A number of federal appeals courts have come to the same conclusion. The Fifth Circuit, for example, has held that “[I]f officers are allowed to stop vehicles based upon their subjective belief that traffic laws have been violated even where no such violation has, in fact, occurred, the potential for abuse of traffic infractions as pretext for effecting stops seems boundless and the costs to privacy rights excessive.”
The N.C. Court of Appeals was persuaded by the logic of these rulings.
“Based upon Whren, Ivey, and the reasoning of the many cases cited from the Federal Courts of Appeals, we conclude that the legal justification for Deputy Bryan’s stop of defendant’s vehicle was not objectively reasonable,” Steelman wrote. “Whether the legal justification for Deputy Bryan’s traffic stop was subjectively reasonable is irrelevant.”

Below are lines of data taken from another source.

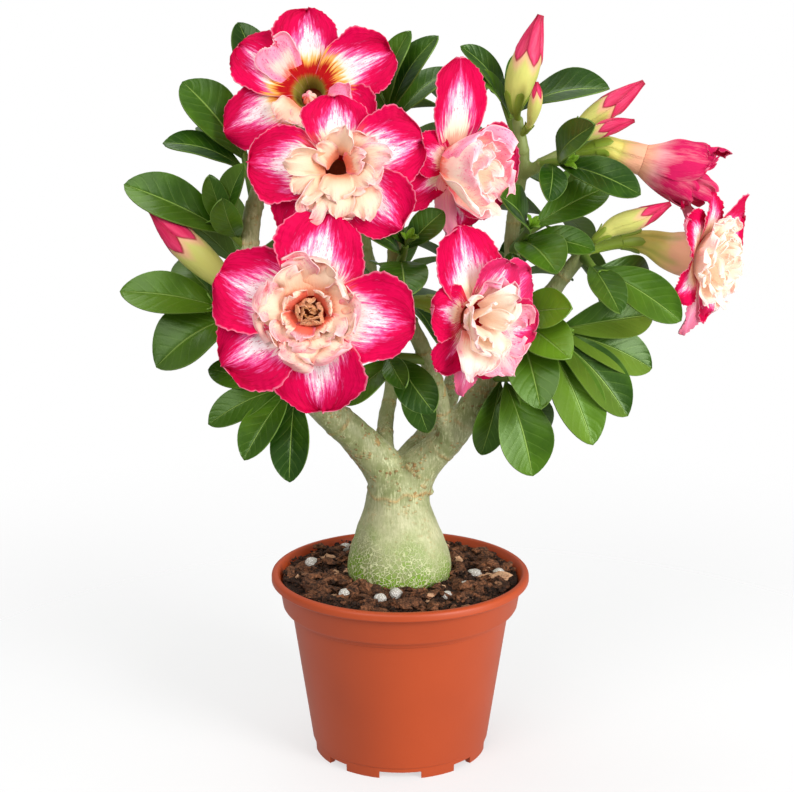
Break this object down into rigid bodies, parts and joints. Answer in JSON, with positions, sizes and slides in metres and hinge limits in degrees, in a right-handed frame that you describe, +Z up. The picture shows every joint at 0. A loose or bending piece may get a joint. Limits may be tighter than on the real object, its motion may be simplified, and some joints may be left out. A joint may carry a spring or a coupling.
{
  "type": "potted desert rose plant",
  "caption": "Desert rose (adenium) with a swollen trunk, forked branches, glossy leaves, double crimson and cream blooms and pointed buds, growing in a plain round terracotta plastic pot.",
  "frame": {"origin": "centre of the plant's bounding box in plan, on the surface that the pot stands on", "axes": "+Z up the plant; -Y is the side that most blooms face, and +X is to the right as seen from there"},
  "size_m": [0.276, 0.1934, 0.3412],
  "materials": {
    "pot": "satin terracotta plastic",
    "soil": "dark peat and bark mix",
    "perlite": "rough white grains",
    "bark": "grey-green bark with tan lenticels",
    "leaf": "glossy dark green with a pale midrib",
    "petal": "satin crimson with white flames",
    "inner_petal": "cream and peach, crinkled pink edge",
    "corolla_tube": "yellow-green, satin",
    "bud": "satin pink over a yellow-green base"
  },
  "bodies": {
    "root": {"bloom-1-neck": "corolla_tube", "bloom-1-petals": "petal", "bloom-1-ruffle": "inner_petal", "bloom-2-neck": "corolla_tube", "bloom-2-petals": "petal", "bloom-2-ruffle": "inner_petal", "bloom-3-neck": "corolla_tube", "bloom-3-petals": "petal", "bloom-3-ruffle": "inner_petal", "bloom-4-neck": "corolla_tube", "bloom-4-petals": "petal", "bloom-4-ruffle": "inner_petal", "bloom-5-neck": "corolla_tube", "bloom-5-petals": "petal", "bloom-5-ruffle": "inner_petal", "bloom-6-neck": "corolla_tube", "bloom-6-petals": "petal", "bloom-6-ruffle": "inner_petal", "bloom-7-neck": "corolla_tube", "bloom-7-petals": "petal", "bud-1": "bud", "bud-2": "bud", "bud-3": "bud", "bud-4": "bud", "bud-5": "bud", "bud-6": "bud", "perlite-1": "perlite", "perlite-2": "perlite", "perlite-3": "perlite", "perlite-4": "perlite", "perlite-5": "perlite", "perlite-6": "perlite", "perlite-7": "perlite", "perlite-8": "perlite", "perlite-9": "perlite", "pot": "pot", "shoot-back-left-high": "leaf", "shoot-back-left-in": "leaf", "shoot-back-left-side": "leaf", "shoot-back-right-high": "leaf", "shoot-back-right-in": "leaf", "shoot-back-right-side": "leaf", "shoot-left-crown": "leaf", "shoot-left-high": "leaf", "shoot-left-low": "leaf", "shoot-left-mid": "leaf", "shoot-left-tip": "leaf", "shoot-mid": "leaf", "shoot-mid-low": "leaf", "shoot-right-crown": "leaf", "shoot-right-front": "leaf", "shoot-right-in": "leaf", "shoot-right-low": "leaf", "shoot-right-mid": "leaf", "shoot-right-side": "leaf", "shoot-right-up": "leaf", "shoot-top": "leaf", "soil": "soil", "trunk": "bark"}
  },
  "joints": []
}
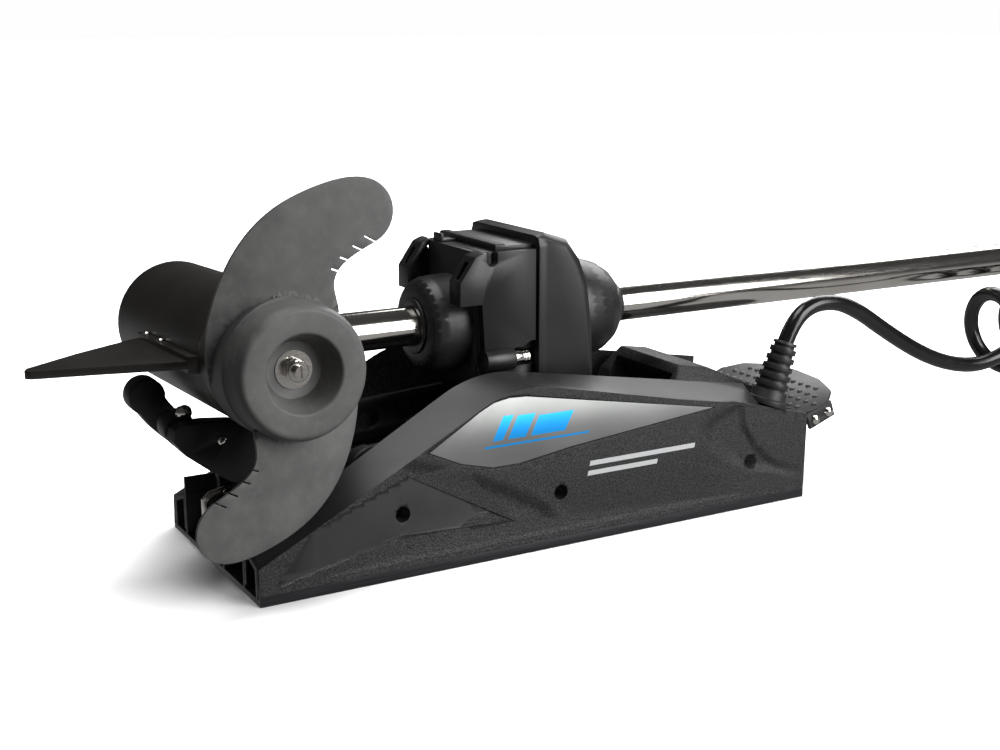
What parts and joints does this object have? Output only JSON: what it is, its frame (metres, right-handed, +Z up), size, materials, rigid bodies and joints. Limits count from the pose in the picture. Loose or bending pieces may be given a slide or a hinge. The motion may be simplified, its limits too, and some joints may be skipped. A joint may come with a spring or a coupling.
{
  "type": "bow-mount electric trolling motor",
  "caption": "Bow-mount electric trolling motor in its stowed pose: deck plate with side covers, swing arms, steering housing, steel shaft, weedless propeller, foot pedal and coil cord.",
  "frame": {"origin": "centre of the four deck-bolt holes, on the bottom face of the deck plate", "axes": "+X along the deck plate and the stowed shaft, towards the pedal and the control head; +Z up, away from the deck; -Y towards the propeller"},
  "size_m": [1.379, 0.2632, 0.2681],
  "materials": {
    "anodised_black": "satin black anodised extrusion",
    "cover_plastic": "fine-grain dark grey moulded plastic",
    "badge_plastic": "smooth grey inlay",
    "cast_black": "satin black painted casting",
    "motor_black": "satin black painted tube",
    "prop_plastic": "glass-filled dark grey plastic",
    "rubber_black": "satin rubber",
    "cord_black": "glossy jacket",
    "stainless": "polished stainless steel",
    "steel": "machined steel",
    "copper_iron": "varnished windings on iron",
    "magnet": "ferrite",
    "board_green": "circuit board",
    "lens_red": "tinted lens",
    "acetal": "acetal bush",
    "pedal_black": "textured black coated tread plate"
  },
  "bodies": {
    "base": {"base_extrusion": "anodised_black", "side_cover_near": "cover_plastic", "side_cover_far": "cover_plastic", "badge_panel_near": "badge_plastic", "badge_panel_far": "badge_plastic", "cover_screws": "stainless", "rear_cover": "cover_plastic", "rest_bracket": "cast_black", "rest_saddle": "rubber_black", "rest_hook": "rubber_black", "rest_screws": "stainless", "latch_hooks": "stainless", "pivot_brackets": "cast_black", "pivot_shaft": "stainless", "strain_relief": "rubber_black", "cord_lead": "cord_black", "cord_coil": "cord_black", "cord_tail": "cord_black", "pedal_bracket": "cast_black", "pedal_pin": "stainless", "pedal_spring": "steel"},
    "pedal": {"pedal_plate": "pedal_black", "pedal_screws": "stainless"},
    "arms": {"swing_arm_near": "cast_black", "swing_arm_far": "cast_black", "arm_bushes": "acetal", "housing_pin": "stainless"},
    "housing": {"housing_body": "cast_black", "side_plate_near": "cast_black", "side_plate_far": "cast_black", "top_plate": "cast_black", "rear_cap": "cast_black", "rear_dome": "cast_black", "front_bush": "acetal", "rear_bush": "acetal", "housing_screws": "stainless", "steering_motor": "steel"},
    "plunger": {"latch_plunger": "stainless"},
    "pinion": {"steering_pinion": "steel"},
    "sleeve": {"steering_gear": "acetal", "drive_sleeve": "steel"},
    "shaft": {"shaft_tube": "stainless", "motor_case": "motor_black", "motor_nose": "motor_black", "motor_end_cap": "motor_black", "shaft_socket": "motor_black", "skeg": "motor_black", "skeg_screws": "stainless", "field_magnets": "magnet", "motor_bearings": "steel", "head_lower": "cover_plastic", "head_upper": "cover_plastic", "head_board": "board_green", "head_lens": "lens_red"},
    "prop": {"propeller": "prop_plastic", "prop_shaft": "stainless", "armature": "copper_iron", "drive_pin": "stainless", "prop_washer": "stainless", "prop_nut": "stainless"}
  },
  "joints": [
    {"name": "pedal_press", "type": "hinge", "parent": "base", "child": "pedal", "pos_m": [0.234, 0, 0.048], "axis": [0, 1, 0], "range_deg": [0, 14], "stiffness_Nm_per_rad": 6, "springref_deg": -5.73, "deforming": ["pedal_spring"]},
    {"name": "deploy", "type": "hinge", "parent": "base", "child": "arms", "pos_m": [-0.13, 0, 0.068], "axis": [0, -1, 0], "range_deg": [0, 180], "deforming": ["cord_lead", "cord_coil", "cord_tail"]},
    {"name": "housing_tilt", "type": "hinge", "parent": "arms", "child": "housing", "pos_m": [0.025, 0, 0.08], "axis": [0, -1, 0], "range_deg": [-90, 0]},
    {"name": "steer", "type": "hinge", "parent": "housing", "child": "sleeve", "pos_m": [0, 0, 0.15], "axis": [-1, 0, 0], "range_deg": [0, 90]},
    {"name": "pinion_spin", "type": "hinge", "parent": "housing", "child": "pinion", "pos_m": [0.02, 0, 0.1922], "axis": [-1, 0, 0], "range_deg": [-225, 0]},
    {"name": "depth", "type": "slide", "parent": "sleeve", "child": "shaft", "axis": [-1, 0, 0], "range_m": [0, 0.45], "deforming": ["rest_saddle", "rest_hook", "rest_screws"]},
    {"name": "prop_spin", "type": "hinge", "parent": "shaft", "child": "prop", "pos_m": [-0.1995, 0, 0.15], "axis": [0, -0.999, 0.0436], "continuous": true},
    {"name": "latch_draw", "type": "slide", "parent": "housing", "child": "plunger", "axis": [-1, 0, 0], "range_m": [0, 0.006]}
  ],
  "couplings": [
    {"joint": "housing_tilt", "follows": "deploy", "ratio": -0.5},
    {"joint": "steer", "follows": "deploy", "ratio": 0.5},
    {"joint": "pinion_spin", "follows": "deploy", "ratio": -1.25},
    {"joint": "latch_draw", "follows": "pedal_press", "m_per_rad": 0.02456}
  ]
}
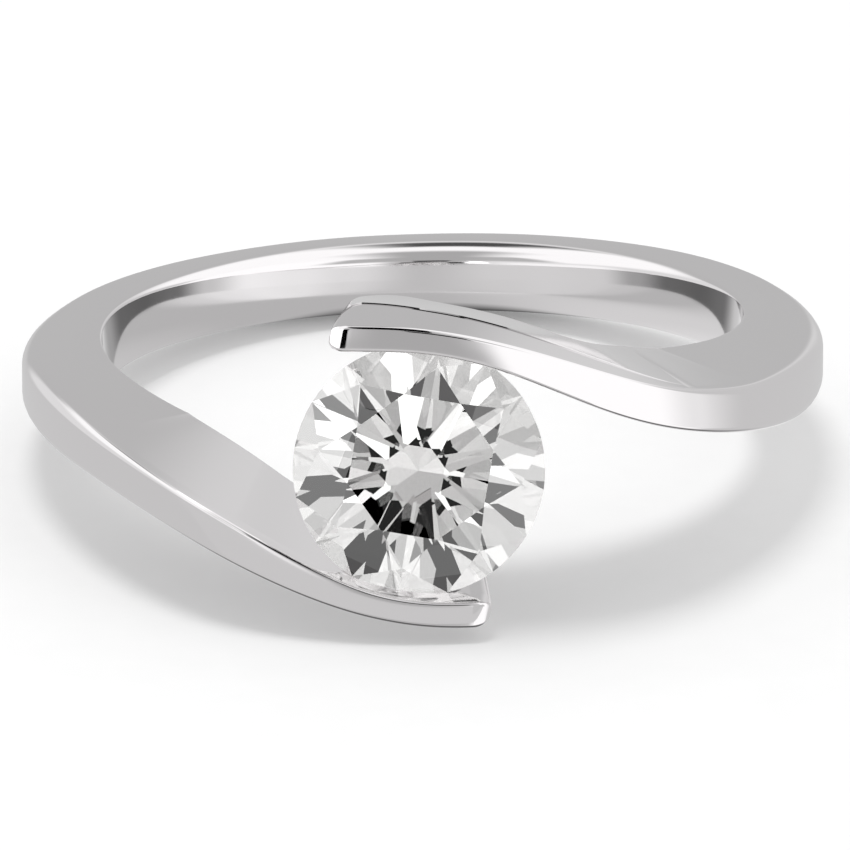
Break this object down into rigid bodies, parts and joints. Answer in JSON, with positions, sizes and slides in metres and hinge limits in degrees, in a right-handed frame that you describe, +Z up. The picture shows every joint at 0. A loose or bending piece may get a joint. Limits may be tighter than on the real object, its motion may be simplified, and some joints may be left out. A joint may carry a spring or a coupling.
{
  "type": "solitaire ring",
  "caption": "Finger ring of polished white metal whose two bypassing arms grip a round brilliant-cut stone by its girdle.",
  "frame": {"origin": "on the table, under the middle of the ring's overall box, as the ring lies on its side", "axes": "+Z up; -Y from the finger hole towards the stone; +X to the right when looking at the stone"},
  "size_m": [0.0204, 0.0232, 0.0078],
  "materials": {
    "white_gold": "polished white gold",
    "diamond": "clear cut and polished"
  },
  "bodies": {
    "root": {"shank": "white_gold", "stone": "diamond"}
  },
  "joints": []
}
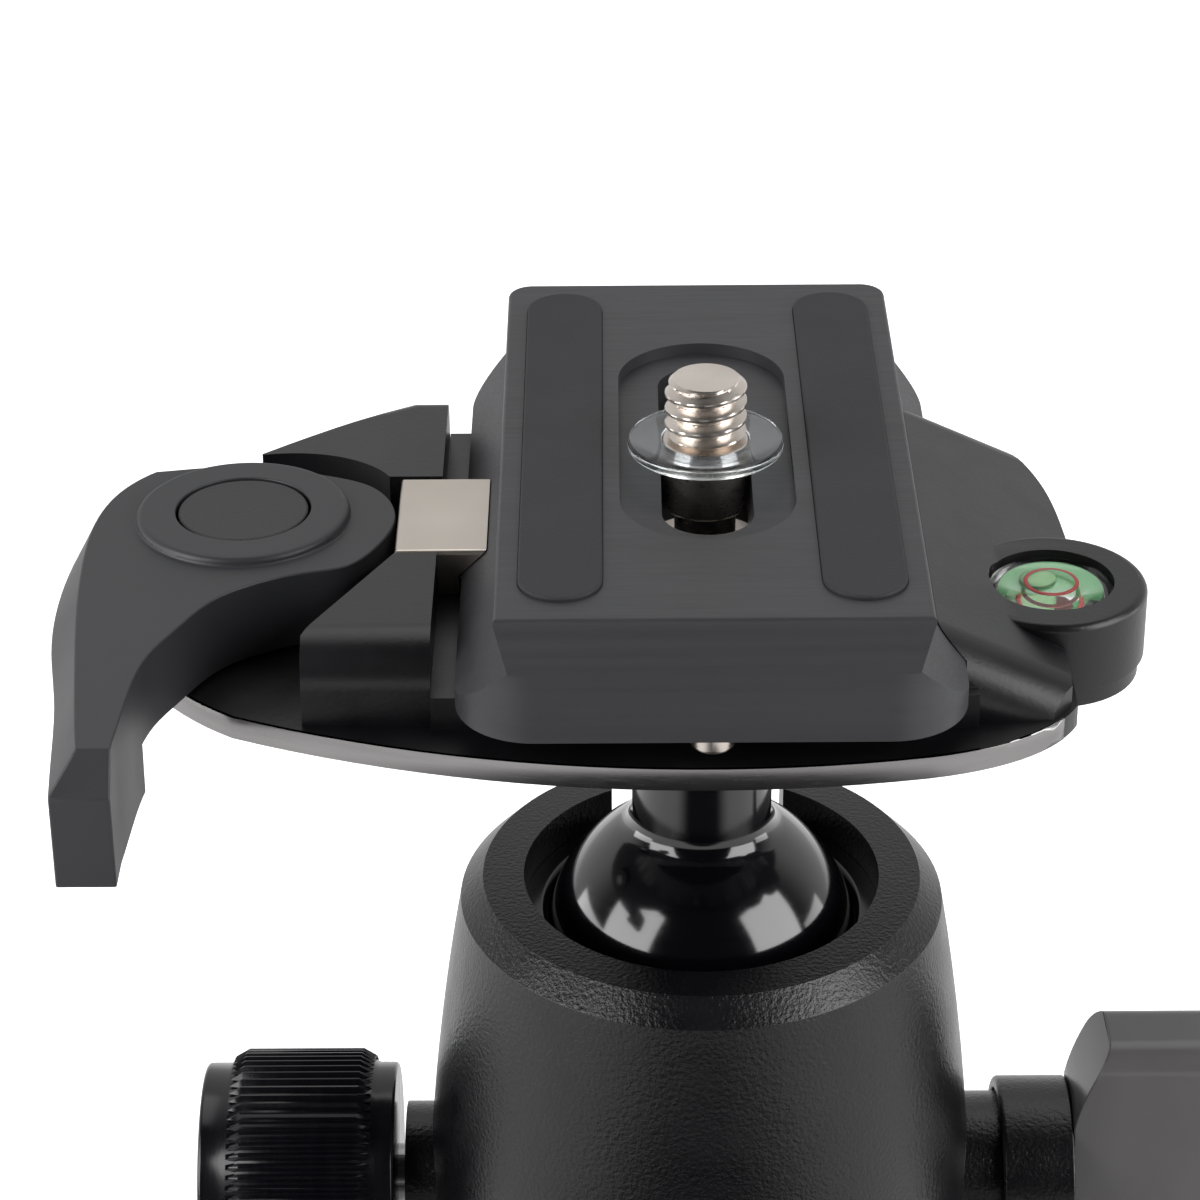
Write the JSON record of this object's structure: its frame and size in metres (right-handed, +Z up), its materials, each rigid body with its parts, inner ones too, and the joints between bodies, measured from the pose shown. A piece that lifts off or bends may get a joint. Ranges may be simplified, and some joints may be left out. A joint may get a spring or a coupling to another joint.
{
  "type": "tripod ball head",
  "caption": "Ball head with a rotating base, notched barrel, wing lock, knurled drag knob, and a lever clamp that holds a dovetail plate with a camera screw.",
  "frame": {"origin": "centre of the tripod socket's mouth, on the underside of the pan base", "axes": "+Z up along the pan axis, +X towards the bubble level and the wing lock, -Y towards the lever's paddle and the pan lock"},
  "size_m": [0.1068, 0.0669, 0.108],
  "materials": {
    "black_powder": "satin powder coat with an orange-peel texture",
    "black_anodised": "glossy black anodised",
    "black_casting": "satin black, fine grained",
    "grey_anodised": "matte dark grey anodised",
    "aluminium": "machined",
    "steel": "turned, plain",
    "nickel": "nickel plated, satin",
    "nylon": "plain",
    "black_plastic": "matte, fine texture",
    "rubber": "matte, fine grained",
    "clear_acrylic": "clear",
    "green_fluid": "clear green"
  },
  "bodies": {
    "base": {"pan_base": "black_anodised", "tripod_bush": "steel", "pan_bolt": "steel", "keeper_plate": "steel"},
    "barrel": {"barrel": "black_powder", "retaining_ring": "nylon", "bearing_washer": "nylon"},
    "friction_pad": {"friction_pad": "nylon"},
    "ball": {"ball_stem": "black_anodised"},
    "platform": {"platform_body": "black_casting", "platform_screw": "steel", "level_vial": "clear_acrylic", "level_fluid": "green_fluid", "lever_pivot": "steel", "block_springs": "steel"},
    "lever": {"clamp_lever": "black_plastic", "lever_cap": "black_plastic"},
    "clamp_block": {"clamp_block": "nickel"},
    "plate": {"release_plate": "grey_anodised", "grip_left": "rubber", "grip_right": "rubber", "stop_pins": "nickel"},
    "washer": {"screw_washer": "clear_acrylic"},
    "camera_screw": {"camera_screw": "nickel"},
    "lock_plunger": {"lock_plunger": "steel"},
    "lock_wing": {"lock_wing": "black_powder", "lock_sleeve": "black_powder", "lock_screw": "steel"},
    "pressure_cup": {"pressure_cup": "aluminium"},
    "drag_plunger": {"drag_plunger": "steel"},
    "drag_knob": {"drag_knob": "black_anodised", "drag_knob_cap": "black_plastic", "drag_screw": "steel"},
    "pan_shoe": {"pan_shoe": "nylon"},
    "pan_knob": {"pan_knob": "black_anodised", "pan_screw": "steel"}
  },
  "joints": [
    {"name": "pan", "type": "hinge", "parent": "base", "child": "barrel", "pos_m": [0, 0, 0.0094], "axis": [0, 0, 1], "continuous": true},
    {"name": "ball_side_tilt", "type": "hinge", "parent": "barrel", "child": "friction_pad", "pos_m": [0, 0, 0.0546], "axis": [0, 1, 0], "range_deg": [-30, 30]},
    {"name": "ball_tilt", "type": "hinge", "parent": "friction_pad", "child": "ball", "pos_m": [0, 0, 0.0546], "axis": [-1, 0, 0], "range_deg": [-30, 90]},
    {"name": "ball_spin", "type": "hinge", "parent": "ball", "child": "platform", "pos_m": [0, 0, 0.0546], "axis": [0, 0, 1], "continuous": true},
    {"name": "lever_swing", "type": "hinge", "parent": "platform", "child": "lever", "pos_m": [-0.0364, 0, 0.09], "axis": [0, 0, -1], "range_deg": [0, 90]},
    {"name": "block_slide", "type": "slide", "parent": "platform", "child": "clamp_block", "axis": [-1, 0, 0], "range_m": [0, 0.0025], "deforming": ["block_springs"]},
    {"name": "plate_slide", "type": "slide", "parent": "platform", "child": "plate", "axis": [0, 1, 0], "range_m": [-0.0025, 0.0025]},
    {"name": "screw_slide", "type": "slide", "parent": "plate", "child": "washer", "axis": [0, 1, 0], "range_m": [-0.008, 0.0138]},
    {"name": "screw_turn", "type": "hinge", "parent": "washer", "child": "camera_screw", "pos_m": [0, -0.0028, 0.1], "axis": [0, 0, 1], "continuous": true},
    {"name": "lock_plunger_slide", "type": "slide", "parent": "barrel", "child": "lock_plunger", "axis": [-1, 0, 0], "range_m": [0, 0.000333]},
    {"name": "lock_turn", "type": "hinge", "parent": "lock_plunger", "child": "lock_wing", "pos_m": [0, 0, 0.03], "axis": [-1, 0, 0], "range_deg": [0, 120]},
    {"name": "cup_lift", "type": "slide", "parent": "barrel", "child": "pressure_cup", "axis": [0, 0, 1], "range_m": [0, 0.00035]},
    {"name": "drag_plunger_slide", "type": "slide", "parent": "barrel", "child": "drag_plunger", "axis": [1, 0, 0], "range_m": [0, 0.00025]},
    {"name": "drag_turn", "type": "hinge", "parent": "drag_plunger", "child": "drag_knob", "pos_m": [0, 0, 0.03], "axis": [1, 0, 0], "range_deg": [0, 180]},
    {"name": "pan_shoe_slide", "type": "slide", "parent": "barrel", "child": "pan_shoe", "axis": [0, 1, 0], "range_m": [0, 0.00025]},
    {"name": "pan_lock_turn", "type": "hinge", "parent": "pan_shoe", "child": "pan_knob", "pos_m": [0, 0, 0.015], "axis": [0, 1, 0], "range_deg": [0, 120]}
  ],
  "couplings": [
    {"joint": "lever_swing", "follows": "block_slide", "rad_per_m": 628.32},
    {"joint": "lock_turn", "follows": "lock_plunger_slide", "rad_per_m": 6289.5},
    {"joint": "cup_lift", "follows": "lock_plunger_slide", "ratio": 1},
    {"joint": "drag_turn", "follows": "drag_plunger_slide", "rad_per_m": 12566},
    {"joint": "pan_lock_turn", "follows": "pan_shoe_slide", "rad_per_m": 8377.6}
  ]
}
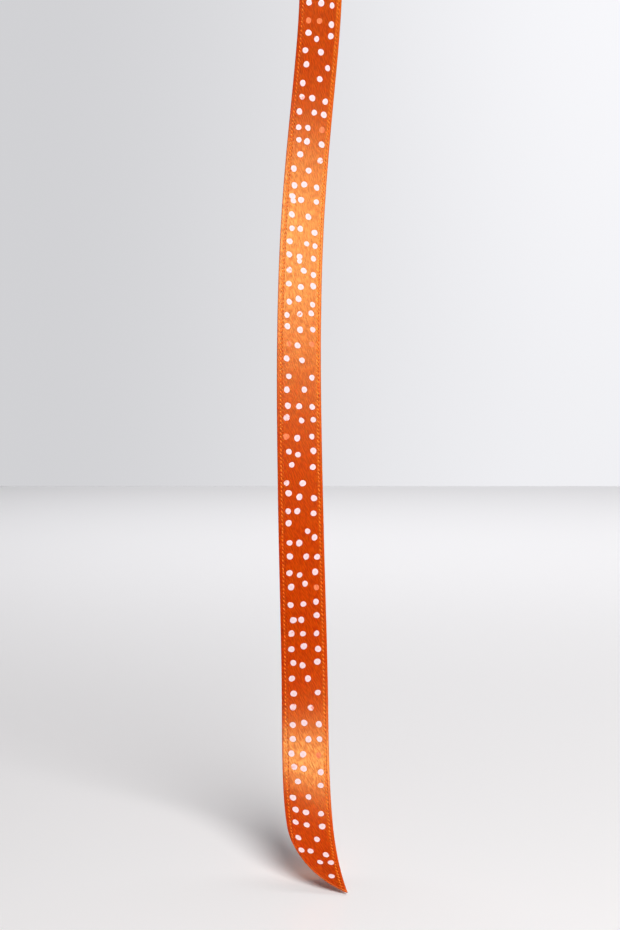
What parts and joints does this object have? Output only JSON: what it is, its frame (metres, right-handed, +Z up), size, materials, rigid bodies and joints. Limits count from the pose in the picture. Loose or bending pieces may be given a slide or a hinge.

“Because the legal justification for this traffic stop was not objectively reasonable, we hold that the stop violated defendant’s Fourth Amendment rights.”
A different three-judge panel of the Court of Appeals ruled Oct. 2 in another case concerning the constitutionality of a traffic stop.
On the evening of Feb. 2, 2005, Greenville Police Department patrol officers Lascallette and Webb discussed the possibility of setting up a “driver’s license checkpoint” at about 2:30 a.m. on Firetower Road. As Lascallette testified in court, he “didn’t think it was a very effective spot, but it served the purpose — it kept us gainfully employed.”
While Webb and a third officer handled the checkpoint proper, Lascallette positioned his car to chase down vehicles that tried to evade the checkpoint. One possible way to do so was to turn on to a side road 400 to 500 yards from the checkpoint called Dudley’s Grant Drive. When a car driven by Shannon Haislip turned onto Dudley’s Grant, Lascallette proceeded to stop it. Lascallette arrested Haislip for driving while impaired.
At trial, Haislip said he sought to contest the constitutionality of the checkpoint plan. Superior Court Judge William C. Griffin, Jr. ruled, however, that she couldn’t do so because she had not been stopped at the actual checkpoint.
Haislip challenged Griffin’s ruling and her DWI conviction before the N.C. Court of Appeals.
“In this case, according to his undisputed testimony, Lascallette stopped Defendant “pursuant to . . . the checkpoint plan,” not “in light of and pursuant to the totality of the circumstances,” Judge Linda Stephens wrote for the appeals court.
“He did not stop her because she turned across the center turn lane, because of how she drove down Dudley’s Grant, or because of the manner in which she exited her vehicle. He stopped her based on the systematic plan of the checkpoint. It necessarily follows, and we so hold, that when a defendant is stopped pursuant to a checkpoint plan, a defendant has standing to challenge the constitutionality of the plan by which she was ‘snared.’”
In reaching this conclusion, the appeals court specifically rejected the state’s argument that a N.C. Supreme Court decision in 2004 should control the outcome of the case. In State v. Mitchell, the high court held “that it is error to analyze the stop and arrest of someone eluding a checkpoint in terms of the legality of the checkpoint.” The Court of Appeals noted that Mitchell was a case about a driver running through a roadblock.
The appeals court sent the case back to Superior Court for a determination of the constitutionality of the checkpoint.
N.C. Court of Appeals rulings are controlling interpretations of state law that the state’s trial courts are obligated to follow unless overruled by the N.C. Supreme Court or U.S. Supreme Court.
Michael Lowrey is an associate editor of Carolina Journal.